**MATERIAL PROVIDED**

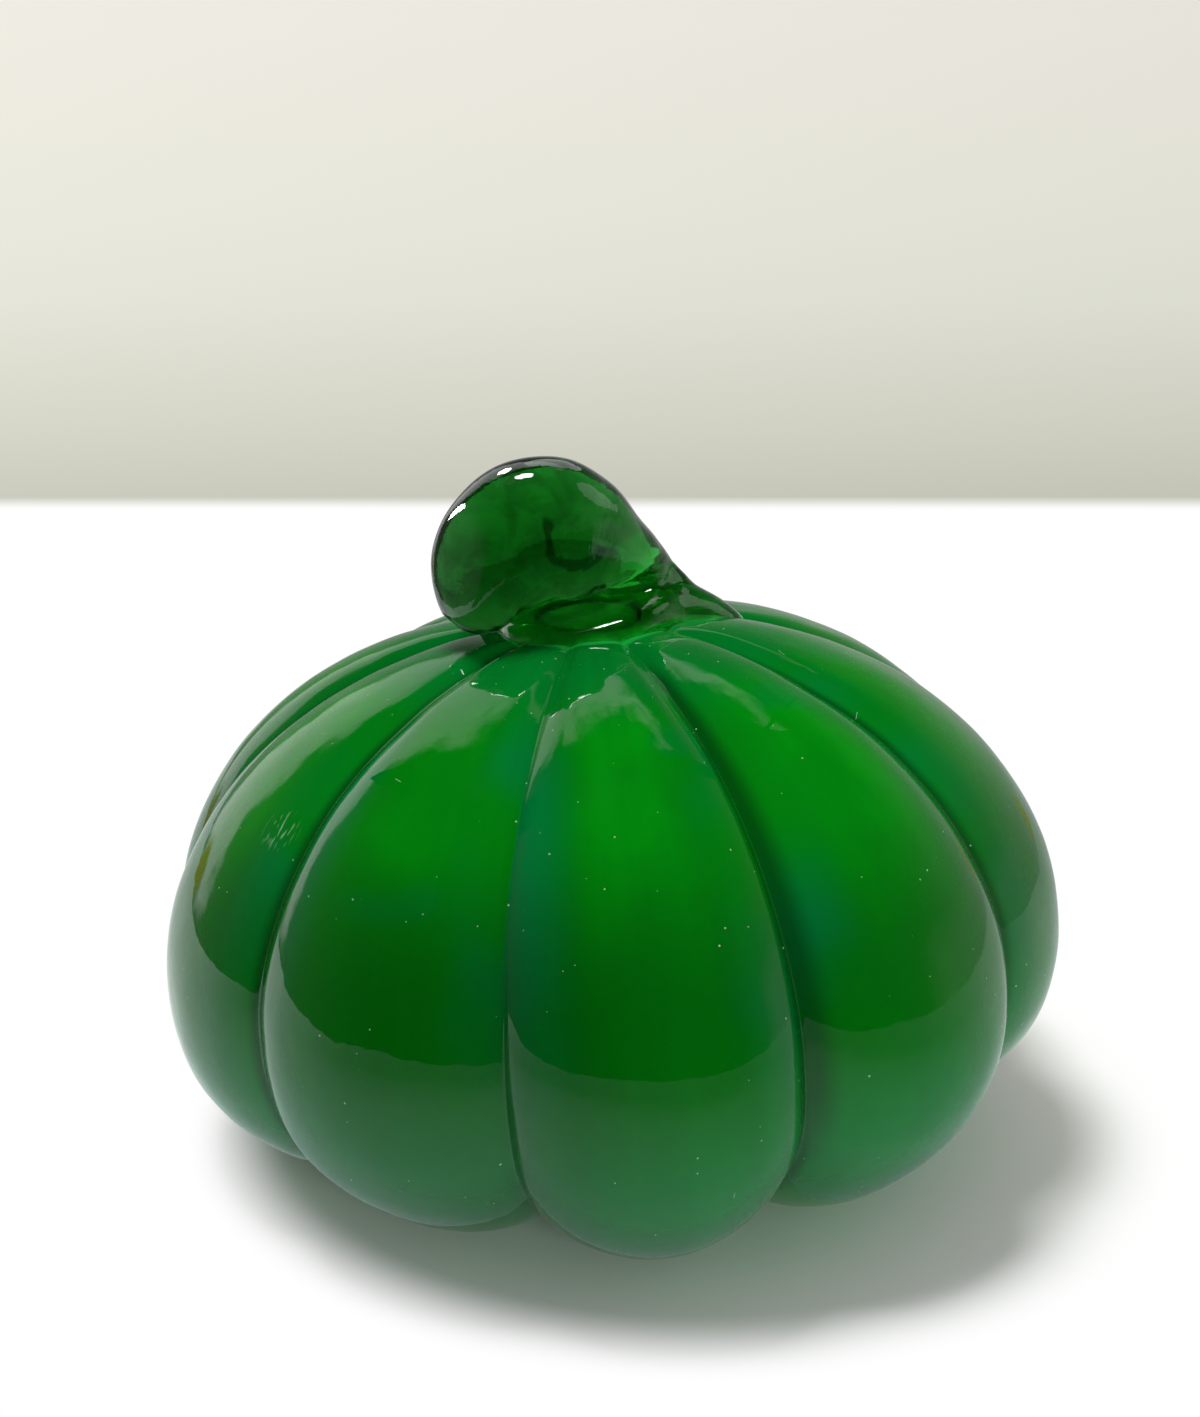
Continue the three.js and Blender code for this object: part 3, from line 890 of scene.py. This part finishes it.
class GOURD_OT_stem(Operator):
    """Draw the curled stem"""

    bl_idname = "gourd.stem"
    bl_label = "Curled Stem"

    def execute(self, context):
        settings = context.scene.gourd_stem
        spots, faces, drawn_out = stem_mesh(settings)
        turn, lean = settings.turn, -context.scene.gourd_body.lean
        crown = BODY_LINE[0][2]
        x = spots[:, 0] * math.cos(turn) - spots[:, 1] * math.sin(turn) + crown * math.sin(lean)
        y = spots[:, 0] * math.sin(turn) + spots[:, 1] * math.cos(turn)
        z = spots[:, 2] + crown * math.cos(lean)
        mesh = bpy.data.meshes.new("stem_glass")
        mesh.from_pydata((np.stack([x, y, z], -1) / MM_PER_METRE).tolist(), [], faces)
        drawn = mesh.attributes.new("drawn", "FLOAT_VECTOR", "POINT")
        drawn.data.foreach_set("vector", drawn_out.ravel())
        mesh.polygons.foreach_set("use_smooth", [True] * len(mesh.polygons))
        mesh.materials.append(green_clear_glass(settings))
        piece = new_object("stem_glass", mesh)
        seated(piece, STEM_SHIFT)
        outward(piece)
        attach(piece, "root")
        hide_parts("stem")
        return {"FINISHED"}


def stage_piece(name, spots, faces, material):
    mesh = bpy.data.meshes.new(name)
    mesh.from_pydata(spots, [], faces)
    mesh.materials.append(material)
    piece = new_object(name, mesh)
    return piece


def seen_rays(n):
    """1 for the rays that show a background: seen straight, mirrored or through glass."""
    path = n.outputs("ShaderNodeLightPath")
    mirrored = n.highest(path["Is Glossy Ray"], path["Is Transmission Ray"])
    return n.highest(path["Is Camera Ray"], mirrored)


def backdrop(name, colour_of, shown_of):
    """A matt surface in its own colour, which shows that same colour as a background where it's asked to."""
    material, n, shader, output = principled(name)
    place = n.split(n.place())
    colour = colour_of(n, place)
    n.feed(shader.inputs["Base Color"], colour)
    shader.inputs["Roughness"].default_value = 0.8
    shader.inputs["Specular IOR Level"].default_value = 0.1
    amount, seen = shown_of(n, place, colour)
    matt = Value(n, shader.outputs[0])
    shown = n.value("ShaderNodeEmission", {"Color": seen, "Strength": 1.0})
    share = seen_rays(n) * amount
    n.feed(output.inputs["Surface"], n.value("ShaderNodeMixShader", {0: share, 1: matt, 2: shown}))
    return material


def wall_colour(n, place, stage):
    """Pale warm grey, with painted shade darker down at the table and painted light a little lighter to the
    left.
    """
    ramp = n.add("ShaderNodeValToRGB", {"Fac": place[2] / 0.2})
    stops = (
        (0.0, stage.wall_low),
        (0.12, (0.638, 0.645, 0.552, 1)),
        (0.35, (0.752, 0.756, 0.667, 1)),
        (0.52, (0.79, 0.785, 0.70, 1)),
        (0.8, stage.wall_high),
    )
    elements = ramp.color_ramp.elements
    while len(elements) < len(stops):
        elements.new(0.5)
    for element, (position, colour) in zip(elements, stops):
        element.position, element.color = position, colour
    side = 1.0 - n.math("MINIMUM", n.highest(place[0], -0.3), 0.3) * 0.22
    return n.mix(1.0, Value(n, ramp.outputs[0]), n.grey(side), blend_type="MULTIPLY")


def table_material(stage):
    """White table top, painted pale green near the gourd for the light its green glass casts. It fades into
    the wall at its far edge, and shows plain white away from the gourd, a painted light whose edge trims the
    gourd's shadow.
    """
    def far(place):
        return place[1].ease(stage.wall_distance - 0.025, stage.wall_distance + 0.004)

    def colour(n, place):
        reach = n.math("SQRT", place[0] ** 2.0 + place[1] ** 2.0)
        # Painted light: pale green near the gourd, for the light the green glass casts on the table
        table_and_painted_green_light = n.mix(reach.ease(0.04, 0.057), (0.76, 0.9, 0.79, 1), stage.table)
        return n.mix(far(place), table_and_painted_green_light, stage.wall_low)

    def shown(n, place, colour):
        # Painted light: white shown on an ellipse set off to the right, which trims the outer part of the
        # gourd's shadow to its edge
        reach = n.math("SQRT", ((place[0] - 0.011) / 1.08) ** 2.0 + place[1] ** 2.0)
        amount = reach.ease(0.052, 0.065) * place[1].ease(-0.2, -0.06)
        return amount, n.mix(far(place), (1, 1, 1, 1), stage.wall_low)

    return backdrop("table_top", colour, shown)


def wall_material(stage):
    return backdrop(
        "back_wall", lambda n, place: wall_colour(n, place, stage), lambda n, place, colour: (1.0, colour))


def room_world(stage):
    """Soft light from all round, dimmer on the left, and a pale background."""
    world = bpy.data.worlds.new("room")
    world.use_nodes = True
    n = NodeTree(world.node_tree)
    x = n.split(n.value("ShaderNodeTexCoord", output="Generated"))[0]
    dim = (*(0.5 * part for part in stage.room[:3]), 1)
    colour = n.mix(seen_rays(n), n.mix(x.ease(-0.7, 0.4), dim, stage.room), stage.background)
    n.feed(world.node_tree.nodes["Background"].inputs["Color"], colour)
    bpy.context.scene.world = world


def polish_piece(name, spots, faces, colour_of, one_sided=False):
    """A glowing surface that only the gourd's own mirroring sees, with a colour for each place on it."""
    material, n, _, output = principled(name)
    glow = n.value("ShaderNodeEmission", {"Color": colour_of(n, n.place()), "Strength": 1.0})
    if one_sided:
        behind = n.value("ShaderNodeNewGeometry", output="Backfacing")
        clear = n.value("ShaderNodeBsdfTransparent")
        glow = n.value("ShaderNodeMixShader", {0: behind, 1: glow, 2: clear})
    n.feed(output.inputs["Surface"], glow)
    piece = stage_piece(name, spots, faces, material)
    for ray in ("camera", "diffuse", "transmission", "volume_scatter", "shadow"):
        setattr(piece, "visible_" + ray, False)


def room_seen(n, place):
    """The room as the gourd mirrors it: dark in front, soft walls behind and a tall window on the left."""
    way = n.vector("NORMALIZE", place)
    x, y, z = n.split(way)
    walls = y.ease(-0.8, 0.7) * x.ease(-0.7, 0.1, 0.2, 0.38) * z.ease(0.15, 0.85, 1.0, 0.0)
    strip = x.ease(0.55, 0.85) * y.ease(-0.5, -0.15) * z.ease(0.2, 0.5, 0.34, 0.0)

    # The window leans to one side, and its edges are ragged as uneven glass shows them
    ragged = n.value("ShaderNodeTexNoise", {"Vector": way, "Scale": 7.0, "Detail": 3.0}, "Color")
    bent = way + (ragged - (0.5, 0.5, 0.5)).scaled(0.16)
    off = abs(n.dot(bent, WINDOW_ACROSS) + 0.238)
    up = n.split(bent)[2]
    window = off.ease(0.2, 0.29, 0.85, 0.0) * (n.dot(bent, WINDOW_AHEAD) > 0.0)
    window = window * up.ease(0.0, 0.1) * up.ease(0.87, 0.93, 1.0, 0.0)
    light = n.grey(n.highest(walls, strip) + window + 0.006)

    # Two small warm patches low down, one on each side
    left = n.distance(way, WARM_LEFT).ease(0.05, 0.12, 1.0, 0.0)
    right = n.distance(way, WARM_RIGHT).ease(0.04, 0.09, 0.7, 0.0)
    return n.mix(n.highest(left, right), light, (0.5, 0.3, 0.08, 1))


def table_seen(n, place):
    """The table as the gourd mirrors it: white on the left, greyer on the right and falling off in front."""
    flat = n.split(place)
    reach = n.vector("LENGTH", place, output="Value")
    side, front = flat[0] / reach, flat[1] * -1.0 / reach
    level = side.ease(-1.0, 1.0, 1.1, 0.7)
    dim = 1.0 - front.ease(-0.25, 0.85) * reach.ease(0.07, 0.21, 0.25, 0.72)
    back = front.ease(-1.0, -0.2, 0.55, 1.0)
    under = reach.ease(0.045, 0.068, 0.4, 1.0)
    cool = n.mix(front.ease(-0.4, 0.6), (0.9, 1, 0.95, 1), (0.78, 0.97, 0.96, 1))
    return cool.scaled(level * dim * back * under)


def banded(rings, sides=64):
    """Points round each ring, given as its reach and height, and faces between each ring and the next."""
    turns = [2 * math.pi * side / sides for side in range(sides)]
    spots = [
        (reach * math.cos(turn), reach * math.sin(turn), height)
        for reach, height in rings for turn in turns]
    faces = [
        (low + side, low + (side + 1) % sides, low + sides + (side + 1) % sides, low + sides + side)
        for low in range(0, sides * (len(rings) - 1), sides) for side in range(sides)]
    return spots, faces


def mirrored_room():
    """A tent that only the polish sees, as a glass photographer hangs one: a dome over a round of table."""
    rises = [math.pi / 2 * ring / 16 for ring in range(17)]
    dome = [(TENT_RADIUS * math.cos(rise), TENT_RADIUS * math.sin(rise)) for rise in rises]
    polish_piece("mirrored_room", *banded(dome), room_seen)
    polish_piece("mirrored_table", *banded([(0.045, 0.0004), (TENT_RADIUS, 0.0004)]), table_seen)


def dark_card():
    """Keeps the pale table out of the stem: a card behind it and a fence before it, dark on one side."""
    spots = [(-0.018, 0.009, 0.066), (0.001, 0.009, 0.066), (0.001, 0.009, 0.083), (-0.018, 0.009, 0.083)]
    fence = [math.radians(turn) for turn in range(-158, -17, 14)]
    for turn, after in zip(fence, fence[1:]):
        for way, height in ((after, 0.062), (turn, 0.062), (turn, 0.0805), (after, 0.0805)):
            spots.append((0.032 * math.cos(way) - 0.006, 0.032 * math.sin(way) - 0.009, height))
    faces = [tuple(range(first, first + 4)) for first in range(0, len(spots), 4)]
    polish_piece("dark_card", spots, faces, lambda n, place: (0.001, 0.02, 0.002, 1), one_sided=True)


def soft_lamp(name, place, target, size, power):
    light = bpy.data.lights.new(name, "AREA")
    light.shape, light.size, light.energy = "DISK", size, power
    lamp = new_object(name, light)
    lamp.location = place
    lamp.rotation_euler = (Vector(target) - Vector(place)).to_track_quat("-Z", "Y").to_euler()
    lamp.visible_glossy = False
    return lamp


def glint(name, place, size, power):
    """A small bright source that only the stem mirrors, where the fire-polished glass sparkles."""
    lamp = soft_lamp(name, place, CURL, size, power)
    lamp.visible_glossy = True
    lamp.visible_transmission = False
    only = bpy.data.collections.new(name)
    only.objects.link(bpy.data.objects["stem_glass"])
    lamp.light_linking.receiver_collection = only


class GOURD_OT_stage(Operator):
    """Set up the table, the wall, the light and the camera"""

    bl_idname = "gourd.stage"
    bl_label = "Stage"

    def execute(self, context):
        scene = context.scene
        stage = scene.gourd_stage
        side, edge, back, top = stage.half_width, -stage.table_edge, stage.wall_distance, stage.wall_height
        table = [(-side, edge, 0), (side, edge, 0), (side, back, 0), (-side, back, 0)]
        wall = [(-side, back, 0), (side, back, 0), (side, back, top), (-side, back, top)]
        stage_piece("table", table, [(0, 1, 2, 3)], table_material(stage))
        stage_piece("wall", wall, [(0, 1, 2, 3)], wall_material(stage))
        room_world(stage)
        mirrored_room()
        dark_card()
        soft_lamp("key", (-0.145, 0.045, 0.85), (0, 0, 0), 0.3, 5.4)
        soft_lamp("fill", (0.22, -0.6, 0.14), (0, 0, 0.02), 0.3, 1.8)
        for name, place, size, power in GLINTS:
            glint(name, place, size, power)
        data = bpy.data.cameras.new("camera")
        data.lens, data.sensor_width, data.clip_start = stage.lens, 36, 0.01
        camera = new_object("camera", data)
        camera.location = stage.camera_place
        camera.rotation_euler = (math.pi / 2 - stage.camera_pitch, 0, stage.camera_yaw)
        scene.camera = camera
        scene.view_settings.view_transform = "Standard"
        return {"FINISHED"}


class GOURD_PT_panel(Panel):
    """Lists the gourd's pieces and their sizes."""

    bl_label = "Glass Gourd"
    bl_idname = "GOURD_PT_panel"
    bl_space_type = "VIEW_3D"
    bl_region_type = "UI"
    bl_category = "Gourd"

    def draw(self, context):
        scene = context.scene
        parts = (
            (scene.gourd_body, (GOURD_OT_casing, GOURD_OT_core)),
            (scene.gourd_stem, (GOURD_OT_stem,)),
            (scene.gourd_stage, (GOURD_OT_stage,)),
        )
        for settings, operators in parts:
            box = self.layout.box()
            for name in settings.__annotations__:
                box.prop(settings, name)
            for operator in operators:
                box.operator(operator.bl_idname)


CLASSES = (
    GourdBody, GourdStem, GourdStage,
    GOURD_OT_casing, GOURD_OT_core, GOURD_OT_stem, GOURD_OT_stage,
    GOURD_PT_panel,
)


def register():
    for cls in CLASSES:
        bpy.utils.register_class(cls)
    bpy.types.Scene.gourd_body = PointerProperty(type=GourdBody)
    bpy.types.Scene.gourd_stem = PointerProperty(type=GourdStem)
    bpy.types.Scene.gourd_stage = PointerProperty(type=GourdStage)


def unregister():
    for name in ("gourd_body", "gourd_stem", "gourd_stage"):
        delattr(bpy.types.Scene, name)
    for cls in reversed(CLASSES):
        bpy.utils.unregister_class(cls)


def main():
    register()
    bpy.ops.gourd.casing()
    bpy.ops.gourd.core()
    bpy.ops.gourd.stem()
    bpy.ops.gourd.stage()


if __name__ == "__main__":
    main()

**EXERCISE INSTRUCTIONS**
Lines from the start of the material above through the line containing "return piece" are to be duplicated exactly, and only those.

**TASK OUTPUT**
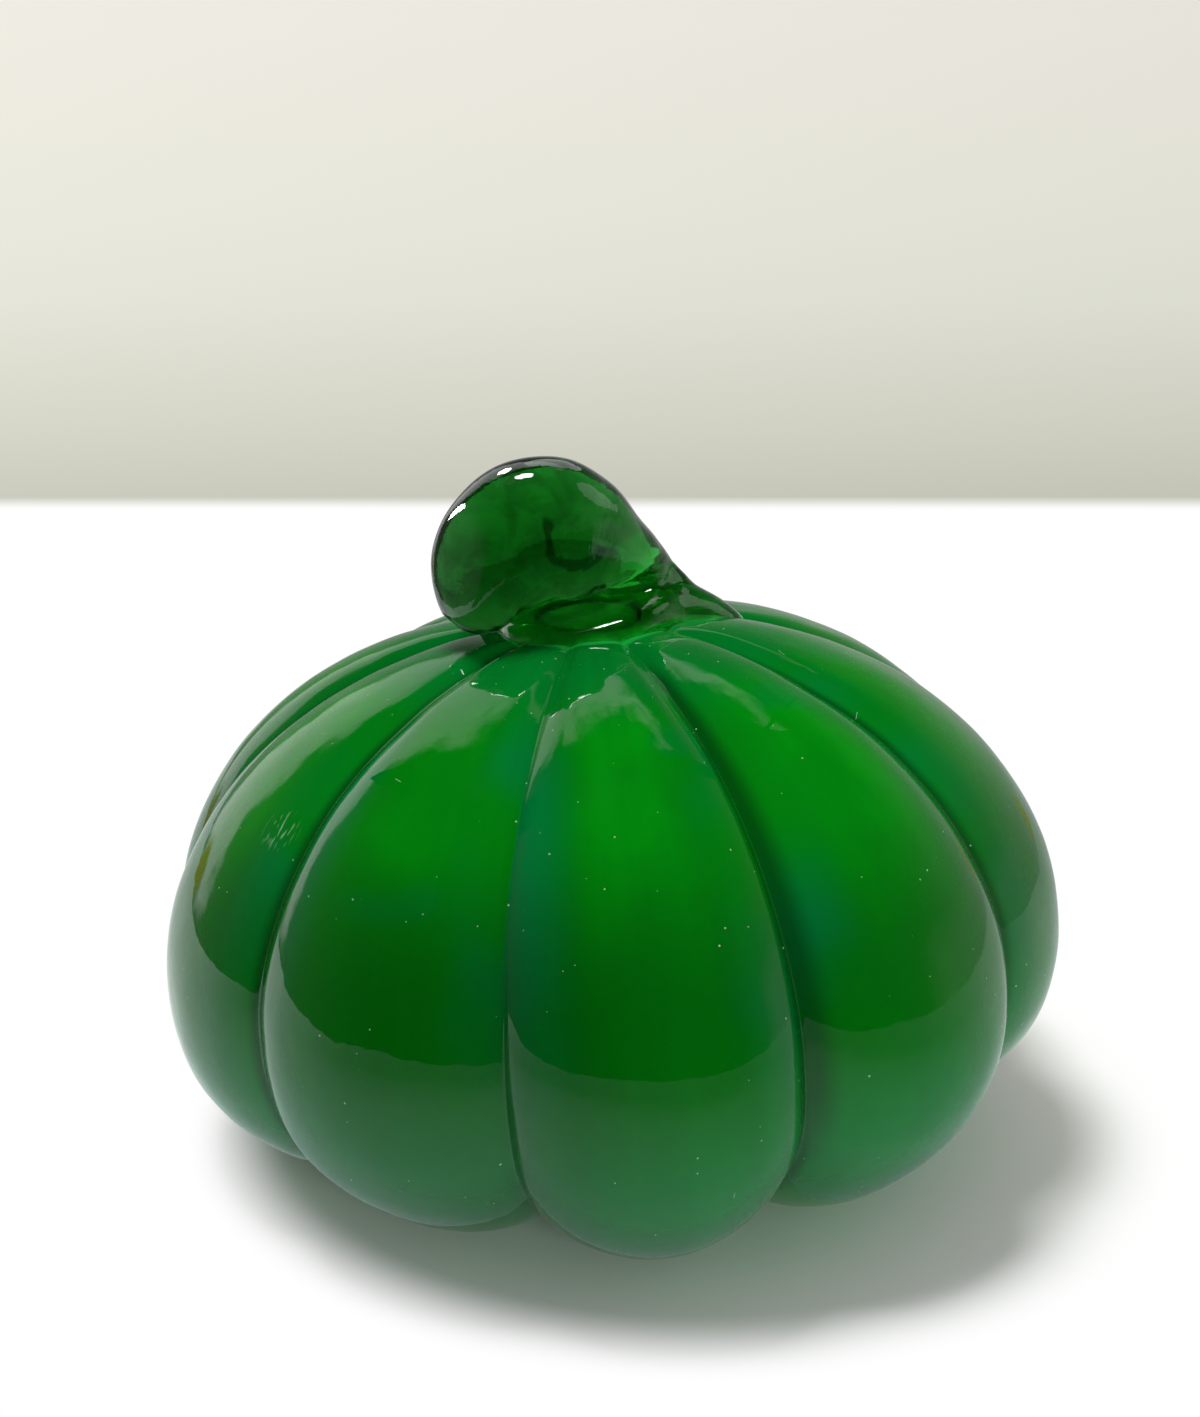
Continue the three.js and Blender code for this object: part 3, from line 890 of scene.py. This part finishes it.
class GOURD_OT_stem(Operator):
    """Draw the curled stem"""

    bl_idname = "gourd.stem"
    bl_label = "Curled Stem"

    def execute(self, context):
        settings = context.scene.gourd_stem
        spots, faces, drawn_out = stem_mesh(settings)
        turn, lean = settings.turn, -context.scene.gourd_body.lean
        crown = BODY_LINE[0][2]
        x = spots[:, 0] * math.cos(turn) - spots[:, 1] * math.sin(turn) + crown * math.sin(lean)
        y = spots[:, 0] * math.sin(turn) + spots[:, 1] * math.cos(turn)
        z = spots[:, 2] + crown * math.cos(lean)
        mesh = bpy.data.meshes.new("stem_glass")
        mesh.from_pydata((np.stack([x, y, z], -1) / MM_PER_METRE).tolist(), [], faces)
        drawn = mesh.attributes.new("drawn", "FLOAT_VECTOR", "POINT")
        drawn.data.foreach_set("vector", drawn_out.ravel())
        mesh.polygons.foreach_set("use_smooth", [True] * len(mesh.polygons))
        mesh.materials.append(green_clear_glass(settings))
        piece = new_object("stem_glass", mesh)
        seated(piece, STEM_SHIFT)
        outward(piece)
        attach(piece, "root")
        hide_parts("stem")
        return {"FINISHED"}


def stage_piece(name, spots, faces, material):
    mesh = bpy.data.meshes.new(name)
    mesh.from_pydata(spots, [], faces)
    mesh.materials.append(material)
    piece = new_object(name, mesh)
    return piece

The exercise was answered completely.